Like a boisterous public hearing last week, a private meeting among a small group of community leaders similarly yielded no consensus on what to do about the unaccredited Kansas City Public Schools, Mayor Sly James said.
But James, who convened the daylong summit Saturday at Bartle Hall, said it was a good discussion that could help shape the final decision of state education officials.
“It was a very long day, productive, lot of divergent views, a very diverse group of people,” James said as he left the gathering of about 20 participants. “We had broad-ranging discussions about the plans.
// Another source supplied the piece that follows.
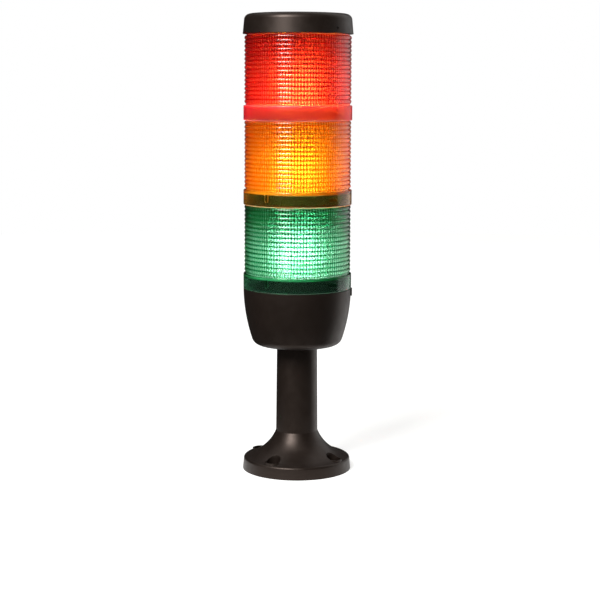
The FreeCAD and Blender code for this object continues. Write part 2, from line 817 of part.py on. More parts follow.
def make_terminal_block(doc):
    body = new_body(doc, "terminal_block")
    base = plate_base - size("terminal_height")
    block = level_sketch(body, "block_outline", base)
    rectangle(block, size("terminal_count") * size("terminal_pitch"), size("terminal_depth"))
    extrude(body, "block", block, size("terminal_height"))
    way = size("wire_way")
    way_height = plate_base - size("wire_way_roof") - way / 2
    mouth = new_sketch(body, "wire_mouth", "XZ_Plane")
    inside = size("terminal_depth") / 2 - size("wire_way_depth")
    place_sketch(mouth, Vector(0, 1, 0), ZERO, (terminal_start(), way_height, inside))
    rectangle(mouth, way, way)
    entry = extrude(body, "wire_entry", mouth, size("wire_way_depth"), cut=True)
    well = level_sketch(body, "screw_well_circle", base, shift=(terminal_start(), ZERO))
    circle(well, size("terminal_screw_radius") + size("terminal_screw_room"))
    hole = extrude(body, "screw_well", well, size("terminal_screw_length"), cut=True)
    row_along(body, "terminals", [entry, hole], size("terminal_count"), size("terminal_pitch"))


def make_terminal_screws(doc):
    body = new_body(doc, "terminal_screws")
    base = plate_base - size("terminal_height")
    shift = (terminal_start(), ZERO)
    disc = level_sketch(body, "screw_circle", base, shift=shift)
    circle(disc, size("terminal_screw_radius"))
    rod = extrude(body, "screw", disc, size("terminal_screw_length"))
    mouth = level_sketch(body, "slot_outline", base, shift=shift)
    rectangle(mouth, size("terminal_screw_radius") * 3, size("screw_slot_width"))
    slot = extrude(body, "screw_slot", mouth, size("screw_slot_depth"), cut=True)
    row_along(body, "screw_row", [rod, slot], size("terminal_count"), size("terminal_pitch"))


# ------------------------------------------------------------------ lens modules


def make_lens(doc, colour, tier):
    body = new_body(doc, f"{colour}_lens")
    edge = size("edge_round")
    outer = size("collar_radius")
    height = size("collar_height")
    ribs = []
    for rib in range(int(VALUES["rib_count"])):
        ribs.append((rib_valley, ribs_base + size("rib_pitch") * rib, "left", rib_round))
    wall = radial_outline(
        body,
        "lens_profile",
        as_size(RIGHT_ANGLE),
        [
            (collar_bore, ZERO),
            (outer - edge, ZERO, "left", edge),
            (outer, edge),
            (outer, height - edge, "left", edge),
            (outer - edge, height),
            (rib_valley, height),
            *ribs,
            (rib_valley, ribs_top),
            (neck_radius, ribs_top),
            (neck_radius, module_pitch + neck_rise),
            (neck_bore, module_pitch + neck_rise),
            (neck_bore, ribs_top),
            (lens_bore, ribs_top - size("bore_slope")),
            (lens_bore, web_base),
            (collar_bore, web_base),
        ],
    )
    revolve(body, "lens_wall", wall)
    add_flutes(body)
    add_collar_keys(body)
    cut_neck(body, module_pitch)
    raise_to(body, rim_level(tier))


def add_flutes(body):
    """Upright beads side by side round the bore, which spread the light sideways."""
    first = as_size(FULL_TURN / 2) / size("flute_count")
    root = lens_bore + size("flute_depth")
    bead = level_sketch(body, "bead_outline", flutes_base, first)
    outline(
        bead,
        [
            (lens_bore, half_flute, "left", flute_round),
            (lens_bore, -half_flute),
            (root, -half_flute),
            (root, half_flute),
        ],
    )
    column = extrude(body, "bead", bead, flutes_top - flutes_base)
    round_about(body, "beads", [column], size("flute_count"))


def make_carrier(doc, colour, tier):
    """The plate that closes a module's underside, with its hub and the board's socket."""
    body = new_body(doc, f"{colour}_carrier")
    rim = lens_bore - size("carrier_gap")
    plate = radial_outline(
        body,
        "carrier_profile",
        as_size(RIGHT_ANGLE),
        [
            (ZERO, size("hub_lift")),
            (size("hub_radius"), size("hub_lift")),
            (size("hub_radius"), web_base),
            (rim, web_base),
            (rim, carrier_top),
            (ZERO, carrier_top),
        ],
    )
    revolve(body, "carrier_plate", plate)
    slot_width = size("board_width") + size("board_gap") * 2
    slot_depth = size("board_thickness") + size("board_gap") * 2
    frame = level_sketch(body, "socket_outline", carrier_top)
    rectangle(frame, slot_width + size("socket_wall") * 2, slot_depth + size("socket_wall") * 2)
    extrude(body, "socket", frame, size("socket_height"))
    slot = level_sketch(body, "slot_outline", carrier_top)
    rectangle(slot, slot_width, slot_depth)
    extrude(body, "board_slot", slot, size("socket_height"), cut=True)
    bore = level_sketch(body, "pin_bore_circle", size("hub_lift"), size("contact_bearing"))
    circle(bore, size("pin_radius") + size("pin_room"), size("contact_circle"))
    drilling = extrude(body, "pin_bore", bore, carrier_top - size("hub_lift"), cut=True)
    round_about(body, "pin_bores", [drilling], size("contact_count"))
    raise_to(body, rim_level(tier))


def make_board(doc, colour, tier):
    """The upright board, from its socket's floor into the slot of the contact head."""
    board = doc.addObject("Part::Box", f"{colour}_light_board")
    board.Label = f"{colour}_light_board"
    bind(board, "Length", size("board_width"))
    bind(board, "Width", size("board_thickness"))
    bind(board, "Height", head_base + size("head_slot") - carrier_top)
    raise_to(board, rim_level(tier) + carrier_top)
    bind(board, "Placement.Base.x", -(size("board_width") / 2))
    bind(board, "Placement.Base.y", -(size("board_thickness") / 2))


def make_light_sources(doc, colour, tier):
    """Square light sources in columns and rows on both sides of a board."""
    sources = []
    width = size("led_width")
    left = -((size("led_columns") - 1) * size("led_column_pitch") / 2) - width / 2
    low = socket_top + size("led_lift")
    sides = [-(size("board_thickness") / 2) - size("led_height"), size("board_thickness") / 2]
    for face, front in enumerate(sides):
        for column in range(int(VALUES["led_columns"])):
            for row in range(int(VALUES["led_rows"])):
                source = doc.addObject("Part::Box", f"{colour}_source_{face}_{column}_{row}")
                bind(source, "Length", width)
                bind(source, "Width", size("led_height"))
                bind(source, "Height", width)
                bind(source, "Placement.Base.x", left + size("led_column_pitch") * column)
                bind(source, "Placement.Base.y", front)
                bind(source, "Placement.Base.z", low + size("led_row_pitch") * row)
                sources.append(source)
    group = doc.addObject("Part::Compound", f"{colour}_light_sources")
    group.Label = f"{colour}_light_sources"
    group.Links = sources
    raise_to(group, rim_level(tier))


def make_contact_head(doc, colour, tier):
    body = new_body(doc, f"{colour}_contact_head")
    disc = level_sketch(body, "head_circle", head_base)
    circle(disc, size("head_radius"))
    extrude(body, "head", disc, size("head_thickness"))
    mouth = level_sketch(body, "head_slot_outline", head_base)
    gap = size("board_gap") * 2
    rectangle(mouth, size("board_width") + gap, size("board_thickness") + gap)
    extrude(body, "head_slot", mouth, size("head_slot"), cut=True)
    raise_to(body, rim_level(tier))


def make_contact_pads(doc, label, rim):
    """Arc-shaped pads, long enough for the pins above to stay on them through the twist."""
    body = new_body(doc, label)
    half = size("pad_width") / 2
    top = contact_plane
    pad = sector(
        body,
        "pad",
        size("contact_bearing") + size("twist") / 2,
        size("twist") + size("pad_end") * 2,
        ring_block(
            size("contact_circle") - half,
            size("contact_circle") + half,
            top - size("pad_thickness"),
            top,
        ),
    )
    round_about(body, "pads", [pad], size("contact_count"))
    raise_to(body, rim)


def make_contact_pins(doc, colour, tier):
    body = new_body(doc, f"{colour}_contact_pins")
    base = contact_plane + size("contact_gap")
    disc = level_sketch(body, "pin_circle", base, size("contact_bearing"))
    circle(disc, size("pin_radius"), size("contact_circle"))
    pin = extrude(body, "pin", disc, carrier_top + size("pin_tail") - base)
    round_about(body, "pins", [pin], size("contact_count"))
    raise_to(body, rim_level(tier))


# ------------------------------------------------------------------ cap


def make_cap(doc):
    body = new_body(doc, "top_cap")
    shoulder = cap_radius - size("cap_draft")
    height = size("cap_height")
    edge = shoulder - size("cap_round")
    crown = size("cap_crown")
    dome = (edge * edge + crown * crown) / (crown * 2)
    shell = radial_outline(
        body,
        "cap_profile",
        as_size(RIGHT_ANGLE),
        [
            (collar_bore, size("cap_lift")),
            (cap_radius, size("cap_lift")),
            (shoulder, height - size("cap_round"), "left", size("cap_round")),
            (edge, height, "left", dome),
            (ZERO, height + crown),
            (ZERO, height - size("cap_top")),
            (lens_bore, height - size("cap_top")),
            (lens_bore, web_base),
            (collar_bore, web_base),
        ],
    )
    revolve(body, "cap_shell", shell)
    add_collar_keys(body)
    floor = cap_radius - size("dimple_depth")
    mark = tangent_sketch(body, "dimple_circle", size("dimple_bearing"), floor)
    mark_height = size("dimple_height")
    mark.addGeometry(
        Part.Circle(Vector(0, mark_height.value, 0), Vector(0, 0, 1), size("dimple_radius").value),
        False,
    )
    pin_point(mark, 0, CENTRE, ZERO, mark_height)
    drive(mark, "Radius", 0, size("dimple_radius"))
    extrude(body, "dimple", mark, size("dimple_depth"), cut=True)
    raise_to(body, rim_level(len(TIERS)))


# ------------------------------------------------------------------ build, check, write


def build(doc):
    make_sheet(doc)
    make_foot(doc)
    make_housing(doc)
    make_pole_nut(doc)
    make_contact_plate(doc)
    make_post_screws(doc)
    make_terminal_block(doc)
    make_terminal_screws(doc)
    make_contact_pads(doc, "base_contact_pads", first_rim)
    make_seal(doc, "base_seal", first_rim)
    for tier, colour in enumerate(TIERS):
        make_lens(doc, colour, tier)
        make_carrier(doc, colour, tier)
        make_board(doc, colour, tier)
        make_light_sources(doc, colour, tier)
        make_contact_head(doc, colour, tier)
        make_contact_pads(doc, f"{colour}_contact_pads", rim_level(tier + 1))
        make_contact_pins(doc, colour, tier)
        make_seal(doc, f"{colour}_seal", rim_level(tier + 1))
    make_cap(doc)


def parts_of(doc):
    """The sub-parts: every body and primitive that no other object is made from."""
    kinds = ("PartDesign::Body", "Part::Box", "Part::Torus", "Part::Cut", "Part::Compound")
    found = []
    for item in doc.Objects:
        used = [user for user in item.InList if user.TypeId.startswith("Part::")]
        if item.TypeId in kinds and not used:
            found.append(item)
    return found


def check(doc):
    """Stop on a failed object, a cut that removes nothing or a pad that adds nothing."""
    for item in doc.Objects:
        if "Invalid" in item.State or "Error" in item.State:
            raise RuntimeError(f"{item.Name} failed: {item.State}")
        base = getattr(item, "BaseFeature", None)
        if base is None or not item.TypeId.startswith("PartDesign::"):
            continue
        change = item.Shape.Volume - base.Shape.Volume
        cuts = item.TypeId in ("PartDesign::Pocket", "PartDesign::Groove")
        adds = item.TypeId in ("PartDesign::Pad", "PartDesign::Revolution")
        if (cuts and change >= 0) or (adds and change <= 0):
            raise RuntimeError(f"{item.Name} changes the volume by {change:.3f}")
    for part in parts_of(doc):
        if part.Shape.isNull() or not part.Shape.isValid():
            raise RuntimeError(f"{part.Label} has no valid shape")


def main():
    doc = FreeCAD.newDocument("stack_light")
    build(doc)
    doc.recompute()
    check(doc)
    os.makedirs("parts", exist_ok=True)
    for part in parts_of(doc):
        part.Shape.exportStep(os.path.join("parts", f"{part.Label}.step"))
        print(f"{part.Label}: {len(part.Shape.Solids)} solids, {part.Shape.Volume:.1f} mm3")


main()
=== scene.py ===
"""Looks of a stack light: foot and pole, terminal housing, three lit lens modules and a cap.

Lengths in the classes are millimetres and turn into metres when a mesh is built, apart from the
studio's, which are metres. A bearing is an angle about the upright axis, in degrees, measured
from the front towards the right.
"""

import logging
import math
from dataclasses import dataclass
from enum import Enum
from typing import Optional, Sequence, Union

import bmesh
import bpy
from mathutils import Matrix, Vector


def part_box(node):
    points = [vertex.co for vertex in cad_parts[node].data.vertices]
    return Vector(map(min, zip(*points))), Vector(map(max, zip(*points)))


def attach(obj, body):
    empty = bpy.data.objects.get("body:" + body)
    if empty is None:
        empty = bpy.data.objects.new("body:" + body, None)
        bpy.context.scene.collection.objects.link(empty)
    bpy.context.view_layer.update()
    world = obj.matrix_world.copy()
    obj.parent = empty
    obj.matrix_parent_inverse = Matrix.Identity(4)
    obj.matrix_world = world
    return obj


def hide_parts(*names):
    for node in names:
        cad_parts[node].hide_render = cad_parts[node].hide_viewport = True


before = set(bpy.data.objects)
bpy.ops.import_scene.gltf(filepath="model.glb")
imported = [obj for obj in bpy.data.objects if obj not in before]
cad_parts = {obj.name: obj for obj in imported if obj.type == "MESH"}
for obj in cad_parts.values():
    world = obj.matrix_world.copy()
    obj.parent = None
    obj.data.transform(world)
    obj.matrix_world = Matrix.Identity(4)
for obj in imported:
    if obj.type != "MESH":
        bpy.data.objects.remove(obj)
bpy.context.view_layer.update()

LOG = logging.getLogger("stack_light")
MM = 0.001
FULL_TURN = 360.0
HALF_TURN = 180.0
WHITE = (1.0, 1.0, 1.0)
NOISE_SPAN = (0.3, 0.7)  # where most values of a noise lie
# frost is real frosting; shade and furrow hold painted shade
MARKS = ("frost", "shade", "furrow_shade")  # values on the faces of a lens
WELD = 2e4  # points nearer than one part in this of a millimetre are one
CAD_CREASE = 32.0
FLUTE_RUN_OUT = 0.25

Colour = tuple[float, float, float]
Point = tuple[float, float]
Socket = bpy.types.NodeSocket
Tint = Union[Colour, Socket]
Sockets = dict[Union[str, int], object]
Material = bpy.types.Material
Piece = bpy.types.Object
Mesh = bmesh.types.BMesh
Corner = bmesh.types.BMVert
Change = tuple[Sequence[int], float, Sequence[float], float]


# ---- shader graphs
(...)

Tried to consider the things that we wanted to pass onto (the state) to consider, and we’re still formulating those ideas.”
The aim in the next few days, he said, is to sort through all of the comments and send them onto the state’s K-12 education department by the end of this week.
Education Commissioner Chris Nicastro is collecting public comments on several proposals for how the state should intervene in poor-performing districts in Kansas City and elsewhere.
Among the possibilities is a state takeover.
Nicastro hopes to recommend a strategy to the state board by Feb. 18.
Among those invited to Saturday’s event were state legislators, school district officials and representatives of various foundations, activist groups and the teacher’s union.
Several leaving the closed-door meeting declined to comment. James had asked that the conversation be confidential, going so far as to ban recording devices.
A followup meeting is planned, he said.